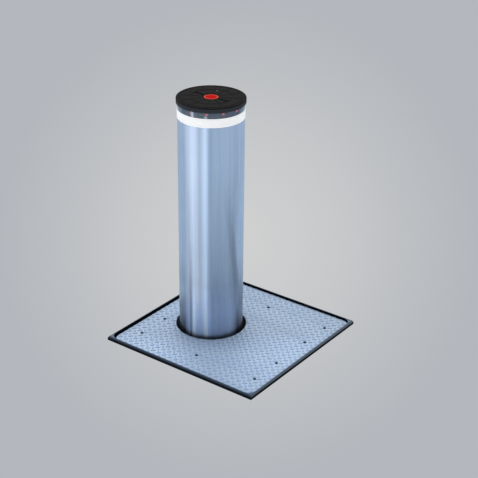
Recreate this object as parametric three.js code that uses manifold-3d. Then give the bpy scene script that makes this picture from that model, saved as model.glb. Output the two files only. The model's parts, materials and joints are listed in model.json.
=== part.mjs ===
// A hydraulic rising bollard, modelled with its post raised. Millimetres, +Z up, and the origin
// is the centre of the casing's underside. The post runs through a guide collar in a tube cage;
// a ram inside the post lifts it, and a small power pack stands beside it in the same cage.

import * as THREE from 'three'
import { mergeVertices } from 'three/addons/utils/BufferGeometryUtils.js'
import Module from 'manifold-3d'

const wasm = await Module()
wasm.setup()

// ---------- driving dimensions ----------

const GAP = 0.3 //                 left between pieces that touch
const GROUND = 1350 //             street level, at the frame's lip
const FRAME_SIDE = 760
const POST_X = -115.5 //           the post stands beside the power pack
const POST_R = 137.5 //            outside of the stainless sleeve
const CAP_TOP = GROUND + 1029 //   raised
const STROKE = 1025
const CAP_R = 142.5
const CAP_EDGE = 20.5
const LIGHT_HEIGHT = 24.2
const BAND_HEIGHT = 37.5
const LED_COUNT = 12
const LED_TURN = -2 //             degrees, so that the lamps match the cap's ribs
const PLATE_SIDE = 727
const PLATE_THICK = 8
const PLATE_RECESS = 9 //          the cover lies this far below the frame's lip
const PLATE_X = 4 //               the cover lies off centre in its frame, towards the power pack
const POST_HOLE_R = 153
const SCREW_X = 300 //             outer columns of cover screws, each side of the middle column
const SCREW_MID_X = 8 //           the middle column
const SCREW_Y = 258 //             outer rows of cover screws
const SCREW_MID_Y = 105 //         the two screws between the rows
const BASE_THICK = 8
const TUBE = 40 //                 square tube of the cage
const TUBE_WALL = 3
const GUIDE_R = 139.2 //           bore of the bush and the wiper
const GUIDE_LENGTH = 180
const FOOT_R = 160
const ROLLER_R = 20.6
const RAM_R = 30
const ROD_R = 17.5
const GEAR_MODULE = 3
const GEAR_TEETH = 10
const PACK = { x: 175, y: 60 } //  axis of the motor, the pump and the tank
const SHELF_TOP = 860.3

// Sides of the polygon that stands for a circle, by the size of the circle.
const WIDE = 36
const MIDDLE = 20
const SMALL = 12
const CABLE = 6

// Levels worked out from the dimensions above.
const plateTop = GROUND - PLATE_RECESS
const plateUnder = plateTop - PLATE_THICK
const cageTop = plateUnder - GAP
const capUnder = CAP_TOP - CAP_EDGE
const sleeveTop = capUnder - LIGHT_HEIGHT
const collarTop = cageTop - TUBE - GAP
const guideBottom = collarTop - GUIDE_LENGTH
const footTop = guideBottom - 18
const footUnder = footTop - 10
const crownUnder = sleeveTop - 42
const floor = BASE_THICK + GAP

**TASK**
Reproduce the listing shown above in its entirety, exactly.

**EXERCISE RESULT**
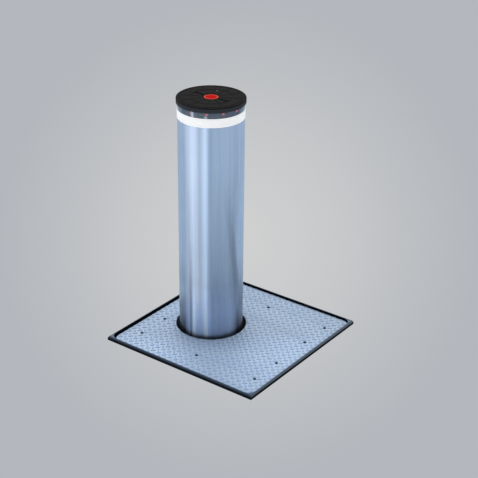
Recreate this object as parametric three.js code that uses manifold-3d. Then give the bpy scene script that makes this picture from that model, saved as model.glb. Output the two files only. The model's parts, materials and joints are listed in model.json.
=== part.mjs ===
// A hydraulic rising bollard, modelled with its post raised. Millimetres, +Z up, and the origin
// is the centre of the casing's underside. The post runs through a guide collar in a tube cage;
// a ram inside the post lifts it, and a small power pack stands beside it in the same cage.

import * as THREE from 'three'
import { mergeVertices } from 'three/addons/utils/BufferGeometryUtils.js'
import Module from 'manifold-3d'

const wasm = await Module()
wasm.setup()

// ---------- driving dimensions ----------

const GAP = 0.3 //                 left between pieces that touch
const GROUND = 1350 //             street level, at the frame's lip
const FRAME_SIDE = 760
const POST_X = -115.5 //           the post stands beside the power pack
const POST_R = 137.5 //            outside of the stainless sleeve
const CAP_TOP = GROUND + 1029 //   raised
const STROKE = 1025
const CAP_R = 142.5
const CAP_EDGE = 20.5
const LIGHT_HEIGHT = 24.2
const BAND_HEIGHT = 37.5
const LED_COUNT = 12
const LED_TURN = -2 //             degrees, so that the lamps match the cap's ribs
const PLATE_SIDE = 727
const PLATE_THICK = 8
const PLATE_RECESS = 9 //          the cover lies this far below the frame's lip
const PLATE_X = 4 //               the cover lies off centre in its frame, towards the power pack
const POST_HOLE_R = 153
const SCREW_X = 300 //             outer columns of cover screws, each side of the middle column
const SCREW_MID_X = 8 //           the middle column
const SCREW_Y = 258 //             outer rows of cover screws
const SCREW_MID_Y = 105 //         the two screws between the rows
const BASE_THICK = 8
const TUBE = 40 //                 square tube of the cage
const TUBE_WALL = 3
const GUIDE_R = 139.2 //           bore of the bush and the wiper
const GUIDE_LENGTH = 180
const FOOT_R = 160
const ROLLER_R = 20.6
const RAM_R = 30
const ROD_R = 17.5
const GEAR_MODULE = 3
const GEAR_TEETH = 10
const PACK = { x: 175, y: 60 } //  axis of the motor, the pump and the tank
const SHELF_TOP = 860.3

// Sides of the polygon that stands for a circle, by the size of the circle.
const WIDE = 36
const MIDDLE = 20
const SMALL = 12
const CABLE = 6

// Levels worked out from the dimensions above.
const plateTop = GROUND - PLATE_RECESS
const plateUnder = plateTop - PLATE_THICK
const cageTop = plateUnder - GAP
const capUnder = CAP_TOP - CAP_EDGE
const sleeveTop = capUnder - LIGHT_HEIGHT
const collarTop = cageTop - TUBE - GAP
const guideBottom = collarTop - GUIDE_LENGTH
const footTop = guideBottom - 18
const footUnder = footTop - 10
const crownUnder = sleeveTop - 42
const floor = BASE_THICK + GAP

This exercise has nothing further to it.